L’autre question qui se pose concernant les livres inspirés de faits réels, c’est celle du voyeurisme. C’est la vie de vrais gens qui est exposée, celle des victimes ou de leurs proches, celle des accusés aussi et de ceux qui les ont côtoyés ou aimés… Exploiter le réel des autres comme matériau, est-ce bien moral, et comment on s’arrange avec ça? Pour Alice Géraud, cette façon de « faire commerce de petits bouts de la vie des gens » a toujours été problématique, même lorsqu’elle était journaliste pour Libération. Mais elle considère que cette angoisse est plutôt une bonne chose: « Si ce sentiment nous quitte ça devient dangereux ». Elise Costa considère pour sa part que faire preuve de sincérité et d’honnêteté permet de détourner un peu le sentiment de culpabilité, d’autant que « souvent les gens ont aussi envie de donner leur version, et parler peut leur être utile à eux aussi. » Plus cynique, William Thorp renchérit : « Il y a quelque chose d’un peu malhonnête dans le journalisme : on a besoin d’eux plus qu’ils n’ont besoin de nous et on leur fait croire le contraire ! » Pour écrire son livre qui relate une affaire ancienne, il a du réveiller chez certaines victimes des traumatismes parfois oubliés. Si Pauline Guéna assure que personne ne peut se reconnaitre en lisant son livre, Anaïs Renevier avoue pour sa part avoir eu des scrupules lors de son enquête : tant qu’elle travaillait sur les archives elle était détachée, mais elle s’est demandé s’il lui fallait vraiment retrouver Alice Crimmins qui, désormais âgée, vivait sous une nouvelle identité pour se faire oublier.
Alice Géraud défend l’idée du livre, plus apte qu’un article de journal à recueillir la parole des victimes sans la trahir : « Dans un journal je n’aurais pas supporté que leur parole soit abimée. Je ne choisis pas le tire, l’illustration, alors que dans un livre je maitrise mieux, j’ai l’impression de pouvoir protéger leur parole. […] La prise de contact est différente aussi, je n’appelle pas, j’écris des lettres, ça laisse un temps de réflexion… Et puis on fait un entretien préalable, et je fais relire certaines choses. » En somme tout pour que celles et ceux qui se confient ne se sentent pas trahis.

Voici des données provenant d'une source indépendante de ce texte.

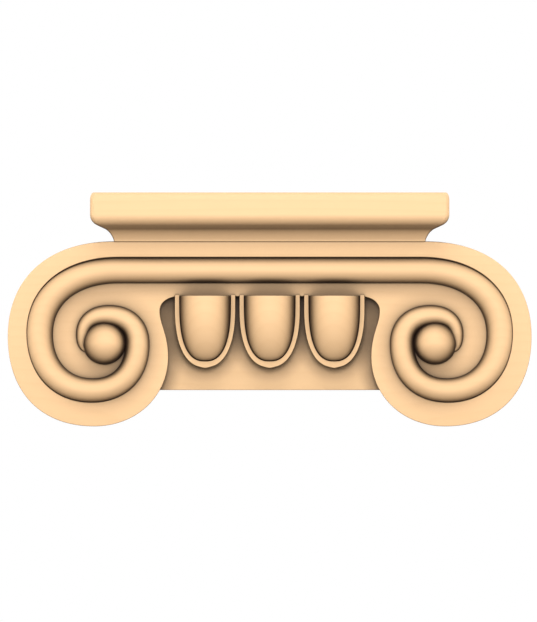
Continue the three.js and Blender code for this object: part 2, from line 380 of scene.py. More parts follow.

Au final, tous admettent qu’écrire sur des affaire criminelles réelles implique une écriture engagée. Les personnages et les situations n’étant pas fictifs, il est impossible d’être neutre, même si on ne choisit pas ouvertement parti. Les autrices surtout parlent d’une certaine colère concernant le traitement des affaires sur lesquelles elles se sont penchées. « Les histoires des victimes [du violeur en série de la Sambre] n’avaient jusque là pas été relatées. On considérait que ça touchait à l’intime et non au politique. L’élue communiste qui a alerté la presse concernant les crimes dans le secteur a d’ailleurs été réprimandée par les enquêteurs, mais aussi par les autres élus, parce qu’elle nuisait à l’image de la région » insiste Alice Géraud. Elise Costa admet de son coté que la justice évolue : « Le pénal est la vitrine de la justice, elle se sait regardée. Il y a 8 ans, on avait demandé à une femme ayant été violée « pourquoi l’avoir pris dans votre voiture? », on n’entend plus ça aujourd’hui. Et on entend en revanche le terme « féminicide » dans les cours d’assises, bien que ce ne soit pas encore un terme juridique. » Le bout du tunnel? On aimerait en tout cas!

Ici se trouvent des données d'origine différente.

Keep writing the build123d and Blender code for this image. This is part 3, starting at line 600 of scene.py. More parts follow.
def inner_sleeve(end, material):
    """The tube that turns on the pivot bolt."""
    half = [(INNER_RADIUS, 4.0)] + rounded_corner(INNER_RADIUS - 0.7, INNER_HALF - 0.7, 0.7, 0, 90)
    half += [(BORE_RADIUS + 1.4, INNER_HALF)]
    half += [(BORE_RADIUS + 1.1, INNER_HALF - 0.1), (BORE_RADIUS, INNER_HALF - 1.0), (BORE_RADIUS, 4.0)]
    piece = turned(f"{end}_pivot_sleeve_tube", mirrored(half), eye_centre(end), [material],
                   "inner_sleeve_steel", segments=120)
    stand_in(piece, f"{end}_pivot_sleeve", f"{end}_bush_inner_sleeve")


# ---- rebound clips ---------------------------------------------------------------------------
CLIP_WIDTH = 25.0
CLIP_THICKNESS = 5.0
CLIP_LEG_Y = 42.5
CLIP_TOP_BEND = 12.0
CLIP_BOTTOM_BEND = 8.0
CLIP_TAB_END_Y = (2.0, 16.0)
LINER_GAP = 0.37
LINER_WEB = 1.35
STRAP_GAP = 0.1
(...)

Evidemment à l’issue de la rencontre j’avais envie de tout lire, donc je vous mets les références des bouquins si ça vous branche aussi (à lire bien entendu sous la couette le dimanche matin pour continuer à nous interroger sur nos penchants malsains!):
- Élise Costa : Les nuits que l’on choisit
- Alice Géraud : Sambre, radioscopie d’un fait divers
- Anaïs Renevier : L’affaire Alice Crimmins
- Pauline Guéna : 18.3 une année passée à la PJ
- William Thorp : L’affaire du Golden State Killer
Je rebondis sur le fait d’écrire sur les victimes, qui sont souvent encore vivantes. J’ai en tête la mini série sur Netflix l’an dernier sur Dahmer, le tueur en série et je me souviens des familles des victimes qui ont pris la parole pour dire qu’elles s’opposaient à cette série, le fait que ce soit lui qui soit mis en valeur et non ses victimes. Je pense effectivement qu’il y a une manière de présenter ce genre du sujet.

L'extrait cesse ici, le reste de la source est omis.